Court allows BC wills variation claim
In weighing the totality of the evidence in light of the legal principles, the court concluded that Mr. Unger failed to discharge his legal and moral duty to his wife when he provided her with nothing under his will. Mr. Unger’s purported rationale for excluding Mrs. Unger from the will was not valid. His testamentary autonomy had to yield to “adequate, just and equitable” provision for Mrs. Unger, which on the facts of this case required that she receive 30% of the residue of the estate, with the remaining 70% equally distributed between Mr. Unger’s four children.

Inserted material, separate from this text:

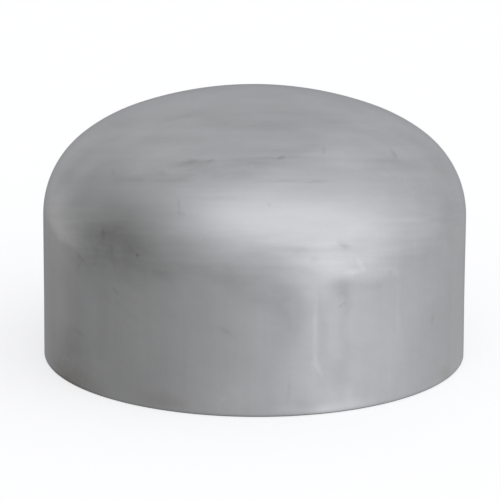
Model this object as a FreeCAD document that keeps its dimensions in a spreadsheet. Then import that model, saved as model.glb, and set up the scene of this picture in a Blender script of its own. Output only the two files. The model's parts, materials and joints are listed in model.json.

Take home point: Balancing legal and moral duties on a BC wills variation claim
While each BC wills variation case turns on its own unique facts and there are a number of factors to be considered, it is generally not a viable option for a court to approve a disposition that substantially prefers the moral claims of adult independent children to those of a long-term caring and dedicated spouse. If adequate provision has not been made, testamentary autonomy must yield and the court will vary the will to make provision that is adequate, just and equitable in the circumstances.